Diminished value claims follow a predictable sequence, though timelines and outcomes vary by state and insurer. Here's what typically happens.

  1. Notification (days 1–30): You notify your insurer or the at-fault driver's insurer of your intent to file a diminished value claim. Most states impose a 30–90 day window to notify; verify your state's requirement.
  2. Evidence gathering (days 15–60): You collect repair invoices, crash report, pre-loss photos, and commission an independent appraisal if you haven't already. An independent appraisal carries a fee that varies by market and appraiser.
  3. Claim submission (day 60): You submit a formal claim packet including appraisal report, repair invoices, title search, crash report, and any pre-loss documentation.
  4. Insurer review (days 60–90): The insurer investigates, requests clarifications, and calculates its valuation using the 17c formula or comparable-sales analysis. Typical review window is 10–30 days, though states vary.
  5. Outcome (day 90+): The insurer responds with acceptance, a counteroffer, or denial. Common outcomes: (a) acceptance, where the insurer agrees with the appraisal and pays; (b) counteroffer, where the insurer acknowledges the loss but offers a lower figure; (c) denial, where the insurer contests the severity threshold, market impact, or state-law applicability.
  6. Dispute escalation (optional, days 90+): If you reject the insurer's response, you can pursue arbitration (if your policy includes it), file a complaint with your state insurance commissioner, pursue small claims court (typically capped at $5,000–$10,000 depending on state), or file a civil suit. The statute of limitations varies by state.

Throughout this process, documentation is your leverage. Appraisal reports and repair invoices that clearly establish severity and market impact resolve uncertainty in your favor.

Why insurers request clarification, and how documentation responds

Insurers often respond to diminished value claims with skepticism. Understanding their concerns helps you prepare documentation that addresses them directly.

Each piece of evidence resolves a discrete source of uncertainty.

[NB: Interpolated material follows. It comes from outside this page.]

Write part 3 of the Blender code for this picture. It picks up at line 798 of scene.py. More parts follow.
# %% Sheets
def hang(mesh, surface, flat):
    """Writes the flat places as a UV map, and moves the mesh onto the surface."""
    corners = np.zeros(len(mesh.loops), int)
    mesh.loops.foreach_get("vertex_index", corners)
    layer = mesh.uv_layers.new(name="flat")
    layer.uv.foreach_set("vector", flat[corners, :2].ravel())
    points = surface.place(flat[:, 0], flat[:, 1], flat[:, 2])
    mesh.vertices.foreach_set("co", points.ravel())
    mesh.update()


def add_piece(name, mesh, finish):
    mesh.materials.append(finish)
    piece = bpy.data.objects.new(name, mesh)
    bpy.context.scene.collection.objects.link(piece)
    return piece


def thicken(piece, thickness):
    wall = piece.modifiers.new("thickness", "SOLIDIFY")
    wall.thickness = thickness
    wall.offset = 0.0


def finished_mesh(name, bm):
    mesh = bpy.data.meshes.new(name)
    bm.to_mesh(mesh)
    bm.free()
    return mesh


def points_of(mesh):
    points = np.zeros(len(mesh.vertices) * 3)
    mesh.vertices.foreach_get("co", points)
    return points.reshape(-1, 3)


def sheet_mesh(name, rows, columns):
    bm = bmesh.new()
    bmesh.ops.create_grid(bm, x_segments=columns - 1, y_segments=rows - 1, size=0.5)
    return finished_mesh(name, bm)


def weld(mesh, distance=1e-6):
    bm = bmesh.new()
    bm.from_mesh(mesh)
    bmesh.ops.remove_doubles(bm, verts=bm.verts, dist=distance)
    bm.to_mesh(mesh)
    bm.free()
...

Insurers typically move from denial or lowball offers to higher positions when evidence clarifies previously ambiguous facts.

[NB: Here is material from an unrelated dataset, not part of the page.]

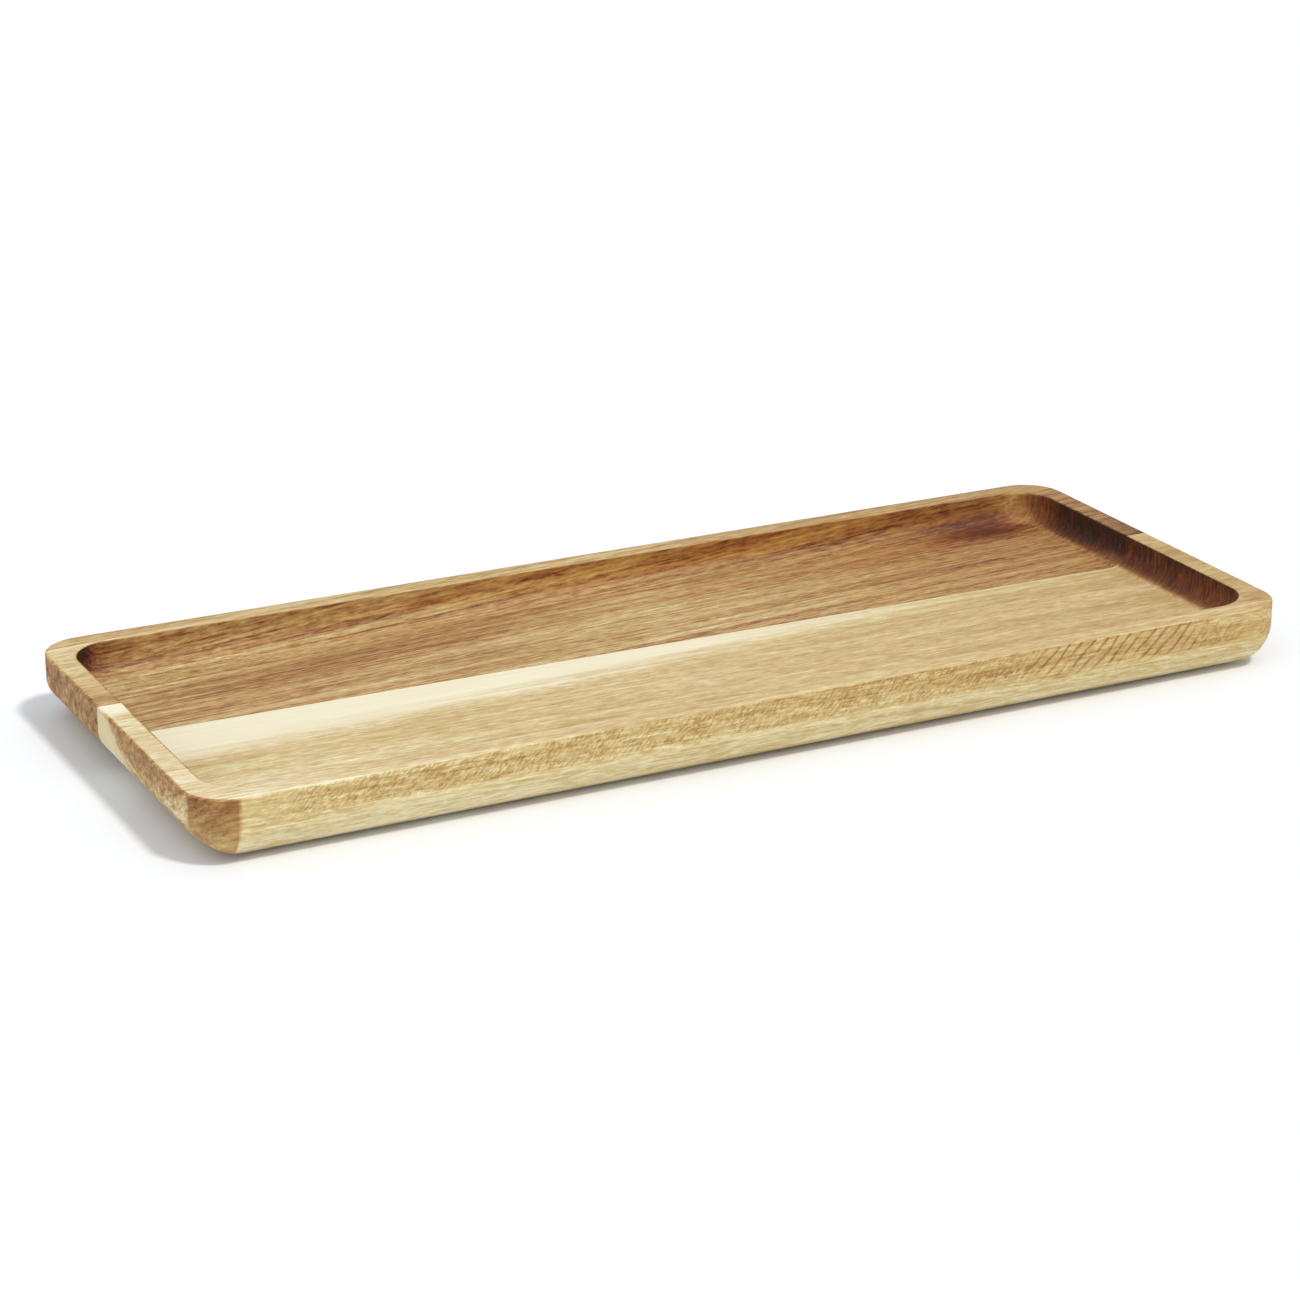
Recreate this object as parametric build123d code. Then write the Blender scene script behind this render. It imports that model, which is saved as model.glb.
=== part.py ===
from build123d import *
import os

# A long, shallow serving tray milled from one glued-up wooden panel.
# Two boards are butt-jointed edge to edge along the length, then the well, the rounded corners
# and the rounded underside are cut through both of them together.
#
# Frame: X along the length, Y across with the darker board at +Y, Z up.
# Origin: the centre of the flat underside, on the table.

# Driving dimensions, in millimetres
length = 350
width = 140
height = 20
corner_radius = 13

# The underside curves up all round, and flatter at the ends, where fingers reach under
underside_radius = 12.5
grip_reach = 25
grip_height = 12.5

# The well
rim_width = 7.4
well_depth = 10
well_corner_radius = 13
well_floor_radius = 6

# Sanded edges of the rim
outer_ease = 0.7
inner_ease = 0.5

# The glue joint runs a little behind the centre line, not quite square to the ends
joint_y_left = 11.5
joint_y_right = 6.7
glue_thickness = 0.15

# Levels and lengths that follow from them
floor_height = height - well_depth
well_length = length - 2 * rim_width
well_width = width - 2 * rim_width


def edges_at_height(solid, z):
    """The edges that lie wholly at height z."""
    return solid.edges().filter_by_position(Axis.Z, z, z)


def top_face(solid):
    return solid.faces().sort_by(Axis.Z)[-1]


def panel_blank():
    """The outside of the tray: rounded corners in plan, and the underside rounded up on all sides."""
    blank = extrude(RectangleRounded(length, width, corner_radius), height)
    return fillet(edges_at_height(blank, 0), underside_radius)


def grip_waste():
    """What is cut away under the right-hand end, below an elliptical curve from table to end wall."""
    quadrant = Pos(grip_reach, -grip_height) * Rectangle(2 * grip_reach, 2 * grip_height)
    section = quadrant - Ellipse(grip_reach, grip_height)
    centre = Pos(length / 2 - grip_reach, grip_height)
    return extrude(Plane.XZ * centre * section, width, both=True)


def well():
    """The hollow, with straight walls that run into the floor with a radius."""
    outline = RectangleRounded(well_length, well_width, well_corner_radius)
    hollow = Pos(0, 0, floor_height) * extrude(outline, well_depth)
    return fillet(edges_at_height(hollow, floor_height), well_floor_radius)


def milled_panel():
    """The whole tray as one shape, not yet told apart into its boards."""
    panel = panel_blank() - grip_waste() - mirror(grip_waste(), Plane.YZ)
    panel = fillet(top_face(panel).edges(), outer_ease)
    panel -= well()
    return fillet(top_face(panel).inner_wires().edges(), inner_ease)


def joint_slab(y_from, y_to):
    """A block that follows the skewed glue joint, between two distances measured from its middle."""
    joint = Line((-length / 2, joint_y_left), (length / 2, joint_y_right))
    block = Pos(0, (y_from + y_to) / 2, height / 2) * Box(2 * length, y_to - y_from, 2 * height)
    return Pos(joint @ 0.5) * Rot(0, 0, joint.tangent_angle_at(0.5)) * block


os.makedirs("parts", exist_ok=True)
panel = milled_panel()
half_glue = glue_thickness / 2
nodes = {
    "rear_stave": panel & joint_slab(half_glue, width),
    "front_stave": panel & joint_slab(-width, -half_glue),
    "glue_line": panel & joint_slab(-half_glue, half_glue),
}
for name, shape in nodes.items():
    export_step(shape, f"parts/{name}.step")
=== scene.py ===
import math

import bmesh
import bpy
from mathutils import Matrix, Vector


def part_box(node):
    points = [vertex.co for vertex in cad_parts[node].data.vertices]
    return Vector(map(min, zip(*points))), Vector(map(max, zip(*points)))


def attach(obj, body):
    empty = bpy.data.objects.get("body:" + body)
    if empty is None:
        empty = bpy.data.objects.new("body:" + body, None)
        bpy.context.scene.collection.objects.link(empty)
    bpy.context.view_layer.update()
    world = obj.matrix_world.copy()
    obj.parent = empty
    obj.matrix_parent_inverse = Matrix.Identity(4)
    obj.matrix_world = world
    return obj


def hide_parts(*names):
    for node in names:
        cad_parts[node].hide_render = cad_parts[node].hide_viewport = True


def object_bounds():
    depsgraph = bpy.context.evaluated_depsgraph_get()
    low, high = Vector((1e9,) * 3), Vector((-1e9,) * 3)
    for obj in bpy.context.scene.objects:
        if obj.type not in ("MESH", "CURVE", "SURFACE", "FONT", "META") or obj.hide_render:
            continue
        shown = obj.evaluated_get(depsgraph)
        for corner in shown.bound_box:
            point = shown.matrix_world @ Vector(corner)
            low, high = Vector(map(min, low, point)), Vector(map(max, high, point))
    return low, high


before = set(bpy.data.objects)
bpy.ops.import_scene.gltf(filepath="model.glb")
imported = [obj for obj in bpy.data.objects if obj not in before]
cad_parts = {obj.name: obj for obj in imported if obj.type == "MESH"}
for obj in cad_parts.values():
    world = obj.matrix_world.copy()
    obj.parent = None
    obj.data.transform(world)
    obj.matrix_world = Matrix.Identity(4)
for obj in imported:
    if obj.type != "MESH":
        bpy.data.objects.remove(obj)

CAD_BOX = [list(corner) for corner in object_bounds()]
LOW, HIGH = (Vector(corner) for corner in CAD_BOX)
MM = 0.001

# ---------------------------------------------------------------- the tray's shape, in metres
# The outside comes from the frame's box, and the radii repeat the CAD model's.
HALF_LENGTH = (HIGH.x - LOW.x) / 2
HALF_WIDTH = (HIGH.y - LOW.y) / 2
HEIGHT = HIGH.z
CORNER_RADIUS = 13 * MM
UNDERSIDE_RADIUS = 12.5 * MM
GRIP_REACH = 25 * MM
RIM_WIDTH = 7.4 * MM
WELL_DEPTH = 10 * MM
WELL_CORNER_RADIUS = 13 * MM
WELL_FLOOR_RADIUS = 6 * MM
OUTER_EASE = 0.7 * MM
INNER_EASE = 0.5 * MM
FLOOR_HEIGHT = HEIGHT - WELL_DEPTH

# The glue film's box gives the skewed joint: far back at the left end, nearer at the right.
GLUE_THICKNESS = 0.15 * MM
GLUE_LOW, GLUE_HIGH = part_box("glue_line")
JOINT_LEFT = GLUE_HIGH[1] - GLUE_THICKNESS / 2
JOINT_RIGHT = GLUE_LOW[1] + GLUE_THICKNESS / 2
GLUE_SINK = 0.03 * MM

# How finely the surface is divided
END_STEPS = 18
ARC_STEPS = 14
SIDE_STEPS = 96
EASE_STEPS = 5
ROUND_STEPS = 14
WALL_STEPS = 4
RIM_SHARES = (0.12, 0.5, 0.88, 1)
SMALLEST_CORNER = 1.5 * MM
# Edges sharper than this, in degrees, aren't shaded smooth
BOARD_CREASE = 50
GLUE_CREASE = 30


def between(start, end, steps, skip_first=True):
    """Evenly spaced values from start to end."""
    first = 1 if skip_first else 0
    return [start + (end - start) * i / steps for i in range(first, steps + 1)]


def joint_y(x):
    """Where the middle of the glue joint is at x."""
    share = (x + HALF_LENGTH) / (2 * HALF_LENGTH)
    return JOINT_LEFT + (JOINT_RIGHT - JOINT_LEFT) * share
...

Tools and resources for documentation and valuation

As you navigate your claim, several resources can help you gather evidence and estimate value.

IncidentApp · Free Forever

The scene documentation that makes your later appraisal harder to dispute.

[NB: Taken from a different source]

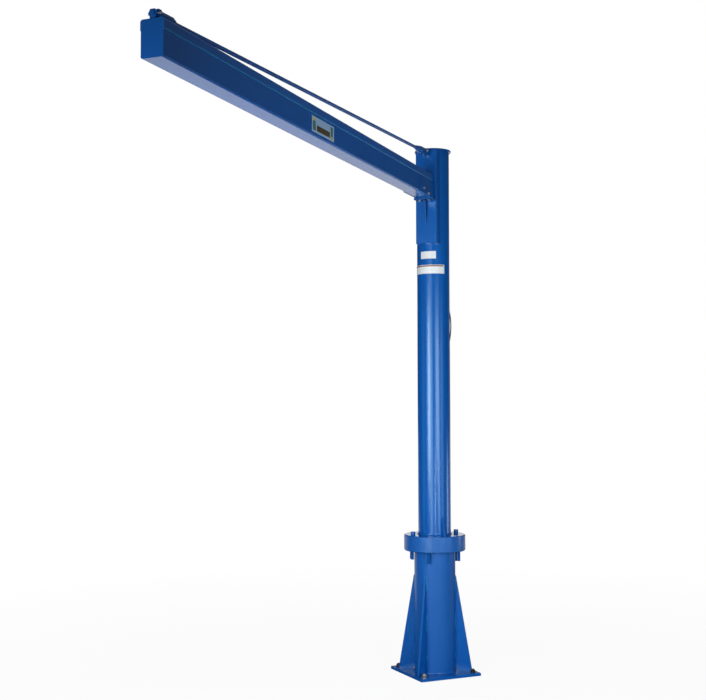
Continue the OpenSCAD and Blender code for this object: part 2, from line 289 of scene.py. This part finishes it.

Timestamped damage photos, location data, and witness details captured at the scene, the baseline an appraiser and repair shop use to establish severity and pre-loss context.

Download Free for iOS →
STATE RULE Does your state allow the claim, and for at-fault or not? $ SEVERITY THRESHOLD Repairs typically must exceed about $1,500 for insurers to weigh it. DOCUMENTATION Independent appraisal, repair invoices, crash report, and clean title.
The three filters that decide most diminished value claims: whether your state allows it, whether the damage clears the severity threshold, and whether your documentation answers the insurer's core questions.

Frequently asked questions

How is diminished value calculated using the 17c formula?

The 17c formula is: 10% of your car's pre-accident market value, multiplied by a Damage Modifier (0–1 scale based on repair severity), multiplied by a Mileage Modifier (0–1 scale based on vehicle age). For example, a $30,000 car with $4,500 in repairs and 35,000 miles might yield: 10% × $30,000 × 0.75 × 0.75 = $1,687. This is an illustrative calculation and does not predict any individual claim's outcome. The formula originated in Georgia's 2001 Mabry v. State Farm class action and is most widely adopted in Georgia; other states use different standards or prohibit claims entirely.

What documentation do I need to support a diminished value claim?

Insurers typically scrutinize six categories: (1) repair invoices showing cost and parts type, (2) a title search proving clean status, (3) pre-loss photos or maintenance records, (4) crash report and damage photos, (5) an independent appraisal report, and (6) the appraiser's credentials and comparable-sales methodology. Claims are stronger when all six are present; claims often fail when two or more are missing.

Does my state allow diminished value claims if the accident was my fault?

It depends on your state. Georgia allows diminished value claims regardless of fault (first-party and third-party). Florida generally does not permit at-fault claims unless your policy explicitly includes the coverage. New York and Michigan have restrictions or prohibitions. Check your state's official insurance commissioner page via the NAIC state contact directory to confirm your state's specific rule.

How much does a car typically lose in value after an accident?

When vehicles have documented accident history on record, they typically sell for less than identical vehicles without that history. The precise amount depends on damage severity, repair quality, vehicle age, and market conditions. These figures are illustrative examples only and do not predict the value of any individual claim.

What's the timeline from claim submission to resolution?

Typical timeline: notification within 30–90 days of loss; evidence gathering (15–60 days); claim submission (day 60); insurer review (10–30 days); initial response (day 90). If you dispute the insurer's response, arbitration, state insurance commissioner review, or small claims court can add 30–180+ days depending on the process and state. The statute of limitations varies by state.

What happens if the insurer denies my diminished value claim?

Common reasons for denial: your state does not allow these claims, repair cost did not meet the severity threshold, the insurer disputes that accident history affects resale value, or your appraisal report lacks credible comparable-sales data. If you receive a denial, you can request a written explanation, submit additional evidence, file a complaint with your state insurance commissioner, or pursue arbitration or small claims court if available under your policy.

How do independent appraisers determine the loss amount?

Appraisers use a comparable-sales approach: they identify similar vehicles (same make, model, year, mileage, condition) with clean titles and document their sale prices, then compare those to similar vehicles with documented accident history. The price difference reflects market impact. A credible report cites specific comparable vehicles and explains its methodology. Auto diminished-value appraisers are regulated differently by state, and many states do not license them, so the transparency of the comparables and method matters more than any single credential.